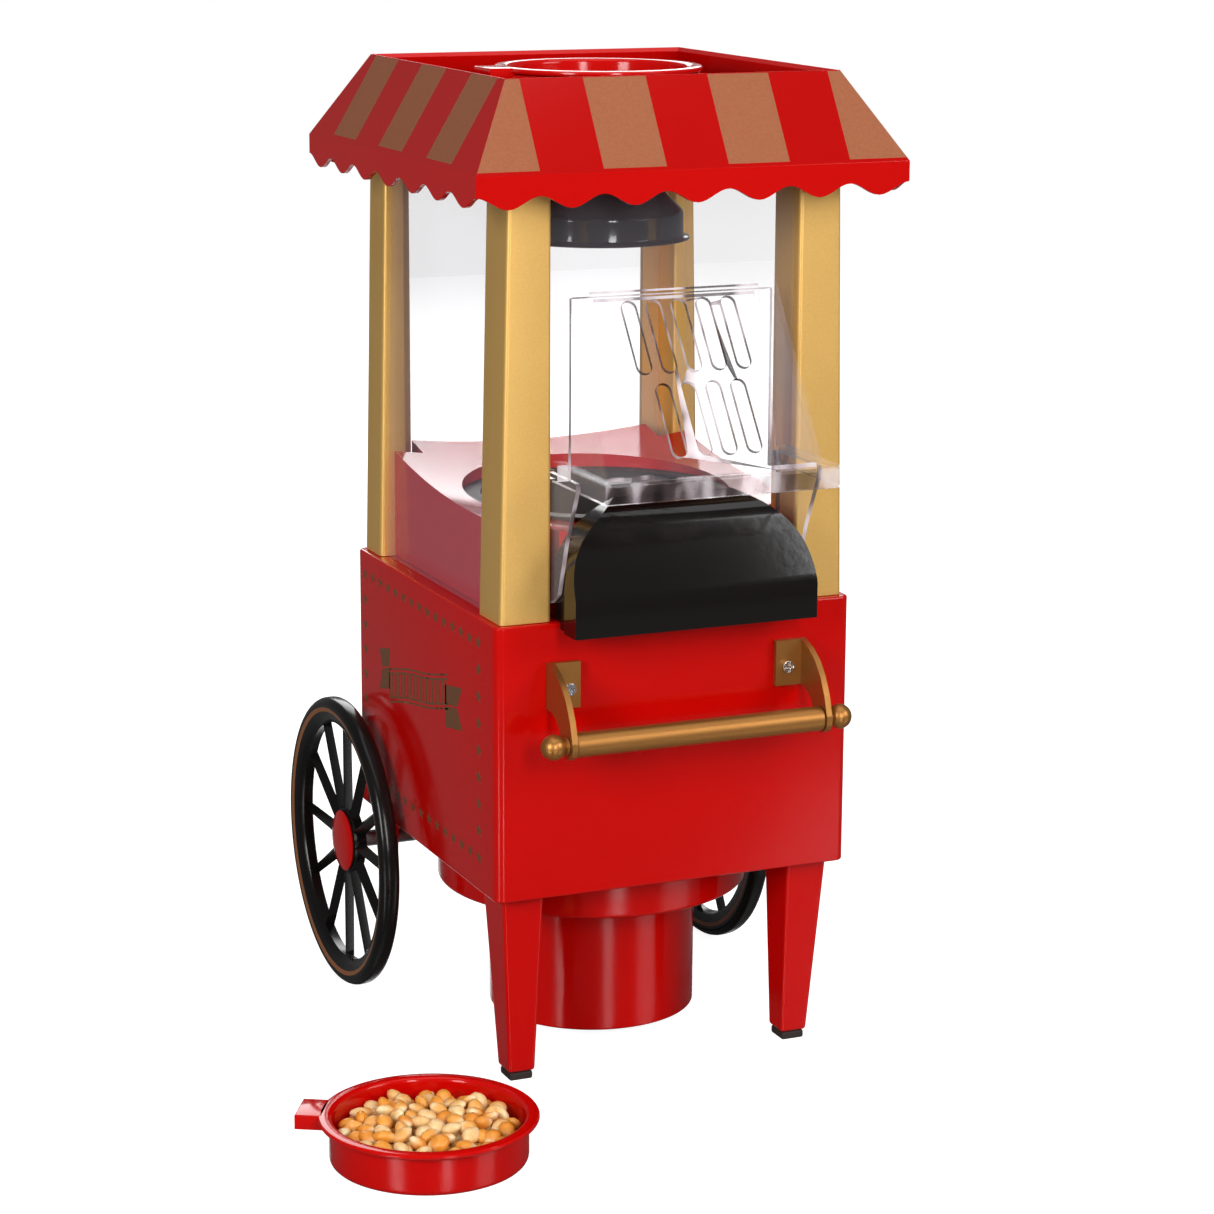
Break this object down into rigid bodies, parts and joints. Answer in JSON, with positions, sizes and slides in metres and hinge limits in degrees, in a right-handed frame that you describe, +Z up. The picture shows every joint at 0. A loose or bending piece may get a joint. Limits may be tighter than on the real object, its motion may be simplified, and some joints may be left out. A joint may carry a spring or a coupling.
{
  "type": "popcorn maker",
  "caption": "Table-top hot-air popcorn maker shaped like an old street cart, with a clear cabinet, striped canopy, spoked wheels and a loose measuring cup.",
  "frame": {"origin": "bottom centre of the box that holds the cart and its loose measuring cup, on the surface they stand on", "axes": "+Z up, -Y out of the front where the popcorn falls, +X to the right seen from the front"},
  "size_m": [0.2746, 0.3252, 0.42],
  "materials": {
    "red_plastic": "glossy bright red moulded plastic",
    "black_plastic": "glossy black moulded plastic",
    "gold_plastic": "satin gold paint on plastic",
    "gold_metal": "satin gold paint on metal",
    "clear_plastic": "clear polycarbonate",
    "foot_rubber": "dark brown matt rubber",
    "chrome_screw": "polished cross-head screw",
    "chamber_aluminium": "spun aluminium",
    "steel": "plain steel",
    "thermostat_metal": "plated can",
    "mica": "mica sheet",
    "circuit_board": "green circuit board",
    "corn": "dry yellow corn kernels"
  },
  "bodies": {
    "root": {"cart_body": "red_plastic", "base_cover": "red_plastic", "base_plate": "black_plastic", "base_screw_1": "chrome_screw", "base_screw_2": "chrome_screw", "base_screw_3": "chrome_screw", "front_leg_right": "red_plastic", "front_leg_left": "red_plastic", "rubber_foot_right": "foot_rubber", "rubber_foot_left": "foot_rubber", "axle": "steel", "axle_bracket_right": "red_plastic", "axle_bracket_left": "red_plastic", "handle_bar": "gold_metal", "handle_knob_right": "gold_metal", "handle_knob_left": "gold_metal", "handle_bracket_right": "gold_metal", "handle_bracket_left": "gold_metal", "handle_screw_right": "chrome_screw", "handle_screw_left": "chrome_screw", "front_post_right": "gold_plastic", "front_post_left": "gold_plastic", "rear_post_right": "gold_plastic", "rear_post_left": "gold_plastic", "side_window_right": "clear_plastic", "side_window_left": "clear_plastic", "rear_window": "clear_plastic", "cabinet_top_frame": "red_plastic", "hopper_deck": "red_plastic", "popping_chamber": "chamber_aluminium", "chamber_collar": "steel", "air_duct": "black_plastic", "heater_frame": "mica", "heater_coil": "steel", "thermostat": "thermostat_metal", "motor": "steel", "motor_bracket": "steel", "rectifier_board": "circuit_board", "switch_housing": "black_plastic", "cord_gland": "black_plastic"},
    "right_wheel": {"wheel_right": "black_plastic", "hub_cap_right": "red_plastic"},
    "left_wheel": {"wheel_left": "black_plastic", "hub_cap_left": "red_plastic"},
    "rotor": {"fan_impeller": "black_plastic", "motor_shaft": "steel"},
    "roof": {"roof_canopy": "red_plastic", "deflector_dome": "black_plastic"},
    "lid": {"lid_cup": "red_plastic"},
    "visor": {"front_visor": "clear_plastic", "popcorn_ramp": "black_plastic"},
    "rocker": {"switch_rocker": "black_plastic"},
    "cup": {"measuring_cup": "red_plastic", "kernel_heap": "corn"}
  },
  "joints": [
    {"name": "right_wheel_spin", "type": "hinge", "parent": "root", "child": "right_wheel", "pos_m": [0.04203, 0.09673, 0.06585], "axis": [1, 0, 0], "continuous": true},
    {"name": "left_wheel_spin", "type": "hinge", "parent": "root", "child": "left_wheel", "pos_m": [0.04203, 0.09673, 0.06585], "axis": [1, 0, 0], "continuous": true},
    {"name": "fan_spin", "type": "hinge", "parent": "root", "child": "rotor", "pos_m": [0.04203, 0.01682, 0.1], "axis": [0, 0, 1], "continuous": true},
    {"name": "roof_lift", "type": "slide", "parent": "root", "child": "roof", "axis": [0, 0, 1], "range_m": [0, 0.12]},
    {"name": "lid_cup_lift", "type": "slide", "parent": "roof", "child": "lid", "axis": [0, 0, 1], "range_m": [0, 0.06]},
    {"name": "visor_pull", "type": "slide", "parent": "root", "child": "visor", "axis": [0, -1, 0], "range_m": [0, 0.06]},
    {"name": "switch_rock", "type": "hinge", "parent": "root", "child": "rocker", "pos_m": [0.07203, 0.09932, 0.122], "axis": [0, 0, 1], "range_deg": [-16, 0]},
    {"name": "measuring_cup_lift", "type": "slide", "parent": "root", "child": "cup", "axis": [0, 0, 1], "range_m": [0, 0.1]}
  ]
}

=-=-=

*Short problem*:
Reproduce each line verbatim.

*Finished exercise*:
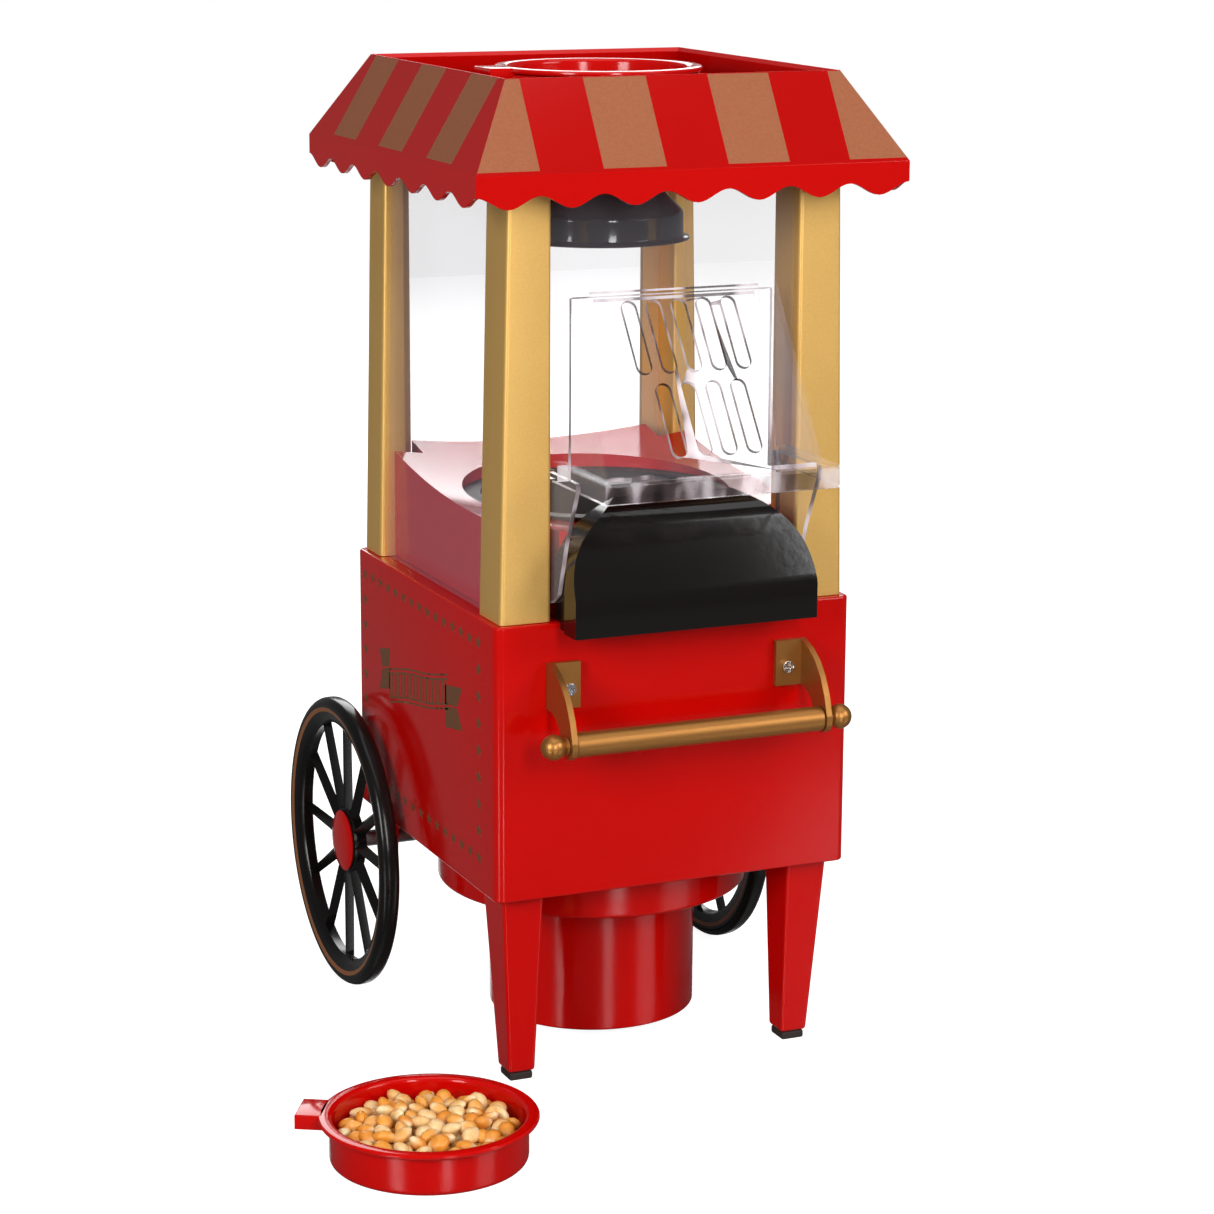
Break this object down into rigid bodies, parts and joints. Answer in JSON, with positions, sizes and slides in metres and hinge limits in degrees, in a right-handed frame that you describe, +Z up. The picture shows every joint at 0. A loose or bending piece may get a joint. Limits may be tighter than on the real object, its motion may be simplified, and some joints may be left out. A joint may carry a spring or a coupling.
{
  "type": "popcorn maker",
  "caption": "Table-top hot-air popcorn maker shaped like an old street cart, with a clear cabinet, striped canopy, spoked wheels and a loose measuring cup.",
  "frame": {"origin": "bottom centre of the box that holds the cart and its loose measuring cup, on the surface they stand on", "axes": "+Z up, -Y out of the front where the popcorn falls, +X to the right seen from the front"},
  "size_m": [0.2746, 0.3252, 0.42],
  "materials": {
    "red_plastic": "glossy bright red moulded plastic",
    "black_plastic": "glossy black moulded plastic",
    "gold_plastic": "satin gold paint on plastic",
    "gold_metal": "satin gold paint on metal",
    "clear_plastic": "clear polycarbonate",
    "foot_rubber": "dark brown matt rubber",
    "chrome_screw": "polished cross-head screw",
    "chamber_aluminium": "spun aluminium",
    "steel": "plain steel",
    "thermostat_metal": "plated can",
    "mica": "mica sheet",
    "circuit_board": "green circuit board",
    "corn": "dry yellow corn kernels"
  },
  "bodies": {
    "root": {"cart_body": "red_plastic", "base_cover": "red_plastic", "base_plate": "black_plastic", "base_screw_1": "chrome_screw", "base_screw_2": "chrome_screw", "base_screw_3": "chrome_screw", "front_leg_right": "red_plastic", "front_leg_left": "red_plastic", "rubber_foot_right": "foot_rubber", "rubber_foot_left": "foot_rubber", "axle": "steel", "axle_bracket_right": "red_plastic", "axle_bracket_left": "red_plastic", "handle_bar": "gold_metal", "handle_knob_right": "gold_metal", "handle_knob_left": "gold_metal", "handle_bracket_right": "gold_metal", "handle_bracket_left": "gold_metal", "handle_screw_right": "chrome_screw", "handle_screw_left": "chrome_screw", "front_post_right": "gold_plastic", "front_post_left": "gold_plastic", "rear_post_right": "gold_plastic", "rear_post_left": "gold_plastic", "side_window_right": "clear_plastic", "side_window_left": "clear_plastic", "rear_window": "clear_plastic", "cabinet_top_frame": "red_plastic", "hopper_deck": "red_plastic", "popping_chamber": "chamber_aluminium", "chamber_collar": "steel", "air_duct": "black_plastic", "heater_frame": "mica", "heater_coil": "steel", "thermostat": "thermostat_metal", "motor": "steel", "motor_bracket": "steel", "rectifier_board": "circuit_board", "switch_housing": "black_plastic", "cord_gland": "black_plastic"},
    "right_wheel": {"wheel_right": "black_plastic", "hub_cap_right": "red_plastic"},
    "left_wheel": {"wheel_left": "black_plastic", "hub_cap_left": "red_plastic"},
    "rotor": {"fan_impeller": "black_plastic", "motor_shaft": "steel"},
    "roof": {"roof_canopy": "red_plastic", "deflector_dome": "black_plastic"},
    "lid": {"lid_cup": "red_plastic"},
    "visor": {"front_visor": "clear_plastic", "popcorn_ramp": "black_plastic"},
    "rocker": {"switch_rocker": "black_plastic"},
    "cup": {"measuring_cup": "red_plastic", "kernel_heap": "corn"}
  },
  "joints": [
    {"name": "right_wheel_spin", "type": "hinge", "parent": "root", "child": "right_wheel", "pos_m": [0.04203, 0.09673, 0.06585], "axis": [1, 0, 0], "continuous": true},
    {"name": "left_wheel_spin", "type": "hinge", "parent": "root", "child": "left_wheel", "pos_m": [0.04203, 0.09673, 0.06585], "axis": [1, 0, 0], "continuous": true},
    {"name": "fan_spin", "type": "hinge", "parent": "root", "child": "rotor", "pos_m": [0.04203, 0.01682, 0.1], "axis": [0, 0, 1], "continuous": true},
    {"name": "roof_lift", "type": "slide", "parent": "root", "child": "roof", "axis": [0, 0, 1], "range_m": [0, 0.12]},
    {"name": "lid_cup_lift", "type": "slide", "parent": "roof", "child": "lid", "axis": [0, 0, 1], "range_m": [0, 0.06]},
    {"name": "visor_pull", "type": "slide", "parent": "root", "child": "visor", "axis": [0, -1, 0], "range_m": [0, 0.06]},
    {"name": "switch_rock", "type": "hinge", "parent": "root", "child": "rocker", "pos_m": [0.07203, 0.09932, 0.122], "axis": [0, 0, 1], "range_deg": [-16, 0]},
    {"name": "measuring_cup_lift", "type": "slide", "parent": "root", "child": "cup", "axis": [0, 0, 1], "range_m": [0, 0.1]}
  ]
}